Jones traveled round the country speaking to unemployed workers for a Channel 4 television documentary. He complained bitterly that while the government is bailing out the banks its industrial initiative is "too little, too late".

Jones said, "I've seen at first-hand the measures that other countries have taken to protect their manufacturing skills base and I'm worried that, unless we follow suit, the country will pay the price for years to come. Unless the Government takes bold steps right now to preserve jobs, skills and factories, we could blight an entire generation with long-term unemployment."

He called on workers to accept pay cuts in order to retain their jobs. 

"What I'm calling for is a triple sacrifice. If a major company has a faltering order book and needs to puts its factories on a two-day week, the company should bear some of the cost, the workers should accept lower wages in return for keeping their jobs and the Government should make a contribution toward keeping the factory open." Jones said.

The call for workers to make sacrifices in order to protect British industry is an attempt to divert them from defending their own interests. UK manufacturing industry currently exports only £150 billion pounds worth of goods. This is a miniscule amount when compared to the losses of even one major British bank. Since the 1980s the British economy has become entirely dominated by finance capital. The Labour government has an incestuous relationship with the financial aristocracy and has turned its whole efforts towards bailing out the banks.

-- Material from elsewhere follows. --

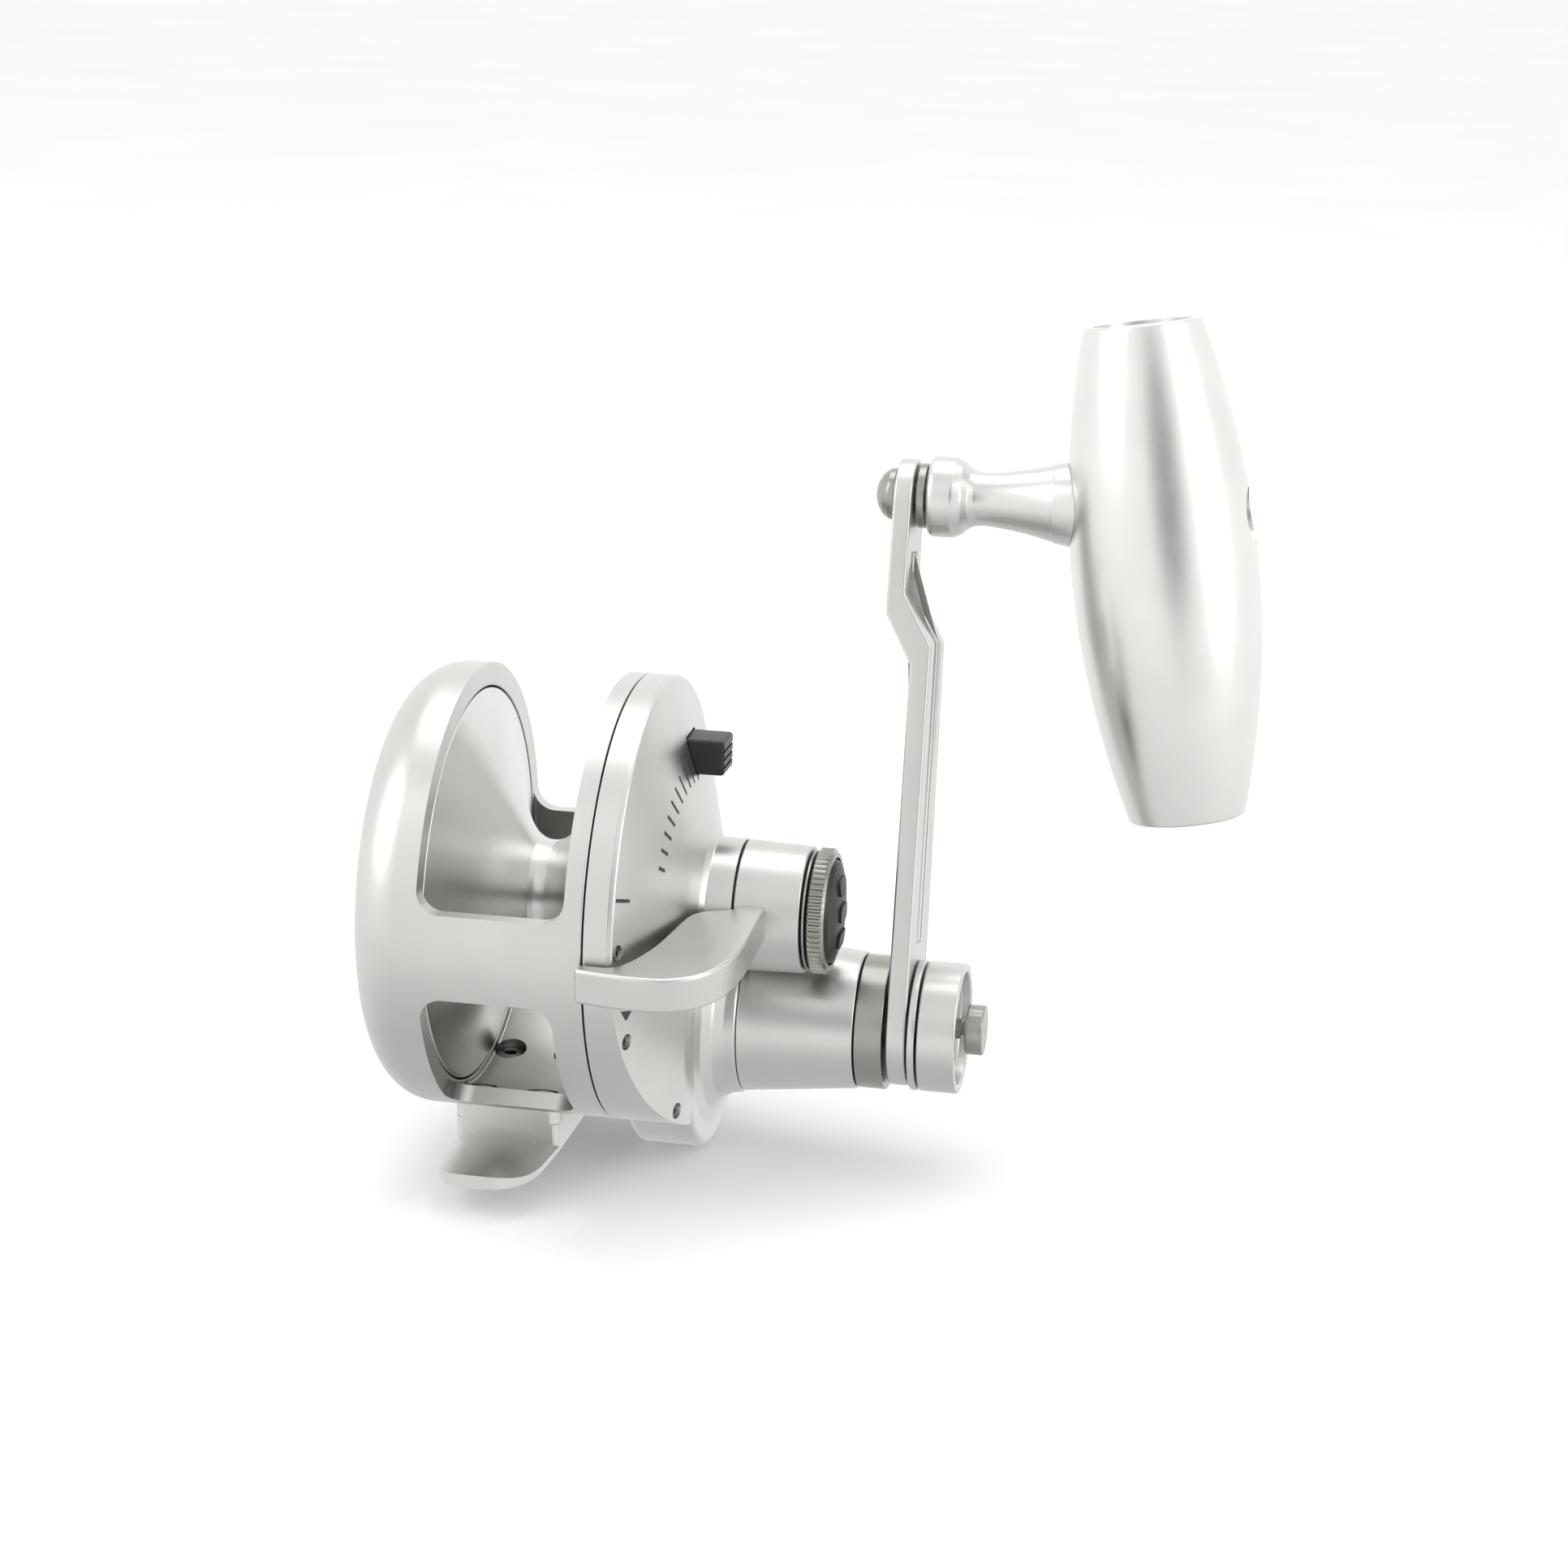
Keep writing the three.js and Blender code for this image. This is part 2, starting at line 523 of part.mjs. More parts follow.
add(handleAxis, 'handle_shaft', revolve([[3.4, 0], [3.4, 2.9], [6.1, 2.9], [6.1, HANDLE_SHAFT_R],
  [47.3, HANDLE_SHAFT_R], [47.3, 3], [40.2, 3], [40.2, 1.9], [7.4, 1.9], [7.4, 0]], 24), STAINLESS());
add(handleAxis, 'handle_bearing_inner', ring(3.6, 5.6, 3.2, 6, SMALL_SEGMENTS), STAINLESS());
add(handleAxis, 'handle_bearing_outer', ring(35.4, 38.2, 4.3, 7.7, SMALL_SEGMENTS), STAINLESS());
add(handleAxis, 'roller_clutch', ring(22, 31, 4.3, 7.9, SMALL_SEGMENTS), STAINLESS());
add(handleAxis, 'handle_sleeve', revolve([[SLEEVE_START_X, 8.2], [SLEEVE_START_X, 12.9], [18.2, 12.7],
  [SLEEVE_END_X, 10.95], [SLEEVE_END_X, 8.2], [SLEEVE_START_X, 8.2]]), ANODISED());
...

It is essential that the enormous anger over the destruction of jobs and Brown's bailout of his banking cronies is not turned into a reactionary nationalist direction. Workers must organize independently of trade union leaders who have assisted employers in round after round of redundancies and are now attempting to whip up campaigns against foreign workers. Unity with other workers throughout Europe and the rest of the world, facing attacks from the same profit system, must be opposed to reactionary protectionism.